**Written task**
It is required that all of the data be written out exactly.

**Given material**
## start

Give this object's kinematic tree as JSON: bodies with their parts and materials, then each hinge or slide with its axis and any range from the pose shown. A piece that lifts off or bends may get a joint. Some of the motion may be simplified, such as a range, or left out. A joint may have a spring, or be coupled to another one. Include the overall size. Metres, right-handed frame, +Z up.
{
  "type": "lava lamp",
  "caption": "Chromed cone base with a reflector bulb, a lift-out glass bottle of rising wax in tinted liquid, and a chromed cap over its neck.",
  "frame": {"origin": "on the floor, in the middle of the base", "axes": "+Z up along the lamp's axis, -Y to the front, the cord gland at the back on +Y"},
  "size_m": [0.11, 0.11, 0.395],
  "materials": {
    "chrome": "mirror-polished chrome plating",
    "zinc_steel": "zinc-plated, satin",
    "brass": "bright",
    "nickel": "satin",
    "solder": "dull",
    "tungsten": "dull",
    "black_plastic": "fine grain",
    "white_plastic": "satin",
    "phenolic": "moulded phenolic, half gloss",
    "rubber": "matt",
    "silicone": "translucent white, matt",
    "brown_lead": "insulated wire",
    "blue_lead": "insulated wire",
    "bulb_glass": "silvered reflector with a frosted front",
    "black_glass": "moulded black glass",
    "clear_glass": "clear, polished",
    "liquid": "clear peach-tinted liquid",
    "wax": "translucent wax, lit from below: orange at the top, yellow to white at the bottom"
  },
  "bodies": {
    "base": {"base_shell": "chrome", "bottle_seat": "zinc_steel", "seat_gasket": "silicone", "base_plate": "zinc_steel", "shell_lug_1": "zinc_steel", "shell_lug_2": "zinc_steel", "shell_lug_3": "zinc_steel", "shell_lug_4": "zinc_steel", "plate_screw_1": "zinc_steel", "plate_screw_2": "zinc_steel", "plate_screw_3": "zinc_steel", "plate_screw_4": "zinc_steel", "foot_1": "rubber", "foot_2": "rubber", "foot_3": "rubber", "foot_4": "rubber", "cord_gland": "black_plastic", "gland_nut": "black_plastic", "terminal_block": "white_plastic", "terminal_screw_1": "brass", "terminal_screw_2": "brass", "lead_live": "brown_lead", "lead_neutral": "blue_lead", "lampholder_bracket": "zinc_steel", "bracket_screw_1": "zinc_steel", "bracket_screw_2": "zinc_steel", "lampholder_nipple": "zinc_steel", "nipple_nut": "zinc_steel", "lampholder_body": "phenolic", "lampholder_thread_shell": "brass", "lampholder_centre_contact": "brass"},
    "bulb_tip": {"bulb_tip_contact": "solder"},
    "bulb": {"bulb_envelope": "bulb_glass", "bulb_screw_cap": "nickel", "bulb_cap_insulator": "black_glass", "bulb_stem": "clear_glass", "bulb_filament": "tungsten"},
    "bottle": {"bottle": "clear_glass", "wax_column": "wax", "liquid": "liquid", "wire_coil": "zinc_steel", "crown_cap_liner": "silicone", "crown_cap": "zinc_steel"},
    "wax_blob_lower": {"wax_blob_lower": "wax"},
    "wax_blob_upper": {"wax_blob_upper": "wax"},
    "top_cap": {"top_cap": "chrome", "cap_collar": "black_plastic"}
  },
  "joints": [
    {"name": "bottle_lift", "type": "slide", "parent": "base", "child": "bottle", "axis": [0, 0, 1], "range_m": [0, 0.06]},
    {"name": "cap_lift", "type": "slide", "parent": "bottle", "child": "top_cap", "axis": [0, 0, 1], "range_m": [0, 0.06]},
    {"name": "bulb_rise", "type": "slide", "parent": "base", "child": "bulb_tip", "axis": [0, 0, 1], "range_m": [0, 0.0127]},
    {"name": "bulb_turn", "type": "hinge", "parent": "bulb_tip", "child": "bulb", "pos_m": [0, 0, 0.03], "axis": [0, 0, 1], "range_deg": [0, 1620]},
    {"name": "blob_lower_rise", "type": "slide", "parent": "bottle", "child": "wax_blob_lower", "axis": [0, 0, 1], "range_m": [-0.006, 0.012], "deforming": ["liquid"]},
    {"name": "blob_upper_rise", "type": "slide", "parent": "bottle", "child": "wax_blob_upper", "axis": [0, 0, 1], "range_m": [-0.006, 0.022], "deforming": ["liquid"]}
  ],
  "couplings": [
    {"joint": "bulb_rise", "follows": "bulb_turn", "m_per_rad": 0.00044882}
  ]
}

## end

**Solution below**
Give this object's kinematic tree as JSON: bodies with their parts and materials, then each hinge or slide with its axis and any range from the pose shown. A piece that lifts off or bends may get a joint. Some of the motion may be simplified, such as a range, or left out. A joint may have a spring, or be coupled to another one. Include the overall size. Metres, right-handed frame, +Z up.
{
  "type": "lava lamp",
  "caption": "Chromed cone base with a reflector bulb, a lift-out glass bottle of rising wax in tinted liquid, and a chromed cap over its neck.",
  "frame": {"origin": "on the floor, in the middle of the base", "axes": "+Z up along the lamp's axis, -Y to the front, the cord gland at the back on +Y"},
  "size_m": [0.11, 0.11, 0.395],
  "materials": {
    "chrome": "mirror-polished chrome plating",
    "zinc_steel": "zinc-plated, satin",
    "brass": "bright",
    "nickel": "satin",
    "solder": "dull",
    "tungsten": "dull",
    "black_plastic": "fine grain",
    "white_plastic": "satin",
    "phenolic": "moulded phenolic, half gloss",
    "rubber": "matt",
    "silicone": "translucent white, matt",
    "brown_lead": "insulated wire",
    "blue_lead": "insulated wire",
    "bulb_glass": "silvered reflector with a frosted front",
    "black_glass": "moulded black glass",
    "clear_glass": "clear, polished",
    "liquid": "clear peach-tinted liquid",
    "wax": "translucent wax, lit from below: orange at the top, yellow to white at the bottom"
  },
  "bodies": {
    "base": {"base_shell": "chrome", "bottle_seat": "zinc_steel", "seat_gasket": "silicone", "base_plate": "zinc_steel", "shell_lug_1": "zinc_steel", "shell_lug_2": "zinc_steel", "shell_lug_3": "zinc_steel", "shell_lug_4": "zinc_steel", "plate_screw_1": "zinc_steel", "plate_screw_2": "zinc_steel", "plate_screw_3": "zinc_steel", "plate_screw_4": "zinc_steel", "foot_1": "rubber", "foot_2": "rubber", "foot_3": "rubber", "foot_4": "rubber", "cord_gland": "black_plastic", "gland_nut": "black_plastic", "terminal_block": "white_plastic", "terminal_screw_1": "brass", "terminal_screw_2": "brass", "lead_live": "brown_lead", "lead_neutral": "blue_lead", "lampholder_bracket": "zinc_steel", "bracket_screw_1": "zinc_steel", "bracket_screw_2": "zinc_steel", "lampholder_nipple": "zinc_steel", "nipple_nut": "zinc_steel", "lampholder_body": "phenolic", "lampholder_thread_shell": "brass", "lampholder_centre_contact": "brass"},
    "bulb_tip": {"bulb_tip_contact": "solder"},
    "bulb": {"bulb_envelope": "bulb_glass", "bulb_screw_cap": "nickel", "bulb_cap_insulator": "black_glass", "bulb_stem": "clear_glass", "bulb_filament": "tungsten"},
    "bottle": {"bottle": "clear_glass", "wax_column": "wax", "liquid": "liquid", "wire_coil": "zinc_steel", "crown_cap_liner": "silicone", "crown_cap": "zinc_steel"},
    "wax_blob_lower": {"wax_blob_lower": "wax"},
    "wax_blob_upper": {"wax_blob_upper": "wax"},
    "top_cap": {"top_cap": "chrome", "cap_collar": "black_plastic"}
  },
  "joints": [
    {"name": "bottle_lift", "type": "slide", "parent": "base", "child": "bottle", "axis": [0, 0, 1], "range_m": [0, 0.06]},
    {"name": "cap_lift", "type": "slide", "parent": "bottle", "child": "top_cap", "axis": [0, 0, 1], "range_m": [0, 0.06]},
    {"name": "bulb_rise", "type": "slide", "parent": "base", "child": "bulb_tip", "axis": [0, 0, 1], "range_m": [0, 0.0127]},
    {"name": "bulb_turn", "type": "hinge", "parent": "bulb_tip", "child": "bulb", "pos_m": [0, 0, 0.03], "axis": [0, 0, 1], "range_deg": [0, 1620]},
    {"name": "blob_lower_rise", "type": "slide", "parent": "bottle", "child": "wax_blob_lower", "axis": [0, 0, 1], "range_m": [-0.006, 0.012], "deforming": ["liquid"]},
    {"name": "blob_upper_rise", "type": "slide", "parent": "bottle", "child": "wax_blob_upper", "axis": [0, 0, 1], "range_m": [-0.006, 0.022], "deforming": ["liquid"]}
  ],
  "couplings": [
    {"joint": "bulb_rise", "follows": "bulb_turn", "m_per_rad": 0.00044882}
  ]
}